Obviously this has a huge snowball effect on the error, the error on the first predictions impacts the next predictions etc. The proper test implementation lead to a poor rmpse of 35, and the graph is as follow :

The obvious reality, is that we only have the time series feature for the first few observation of the test sample. We conclude that the time series modeling is challenging because the error builds up when we try to predict the far future. In subsequent research we might want to explore other models that try to adjust for this issue.

The time dimension has a tremendous impact on the approach. When we decided to use the time features (d7, d14 etc.), this means that our predictions are expected to be as good as the in training sample when we predict the next 7 days. Then the build up of the error comes into place.

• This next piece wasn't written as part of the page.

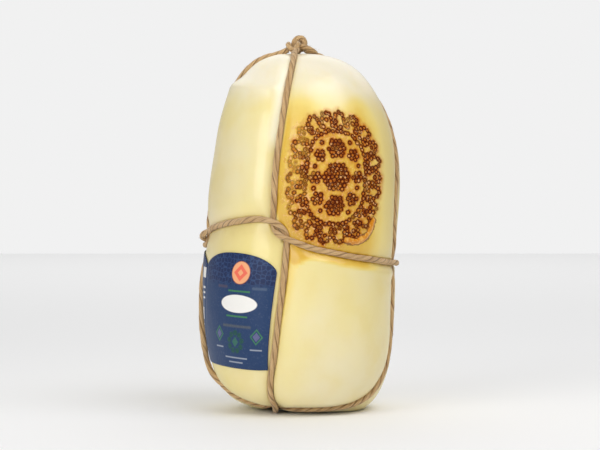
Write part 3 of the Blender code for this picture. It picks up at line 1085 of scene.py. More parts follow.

The Kaggle competition consisted in predicted the next 6 weeks (or 42 days), our splitting lead to have a testing set very large of over 900 days, explaining the fast degradation of the explained variance. These issues are the same the world of finance and economics are facing. For example the usage of an AR(n) to predict future outcomes quickly converge to a stationary states. In a real world, one would adjust the model based on the observed error. This is the spirit of tools such as the 'Kalman Filter' that are usually implemented in these domains.

One other potential approach would consist in implementing more complicated model that naturally combine time series and decision tree, such as ART (Autoregressive Trees).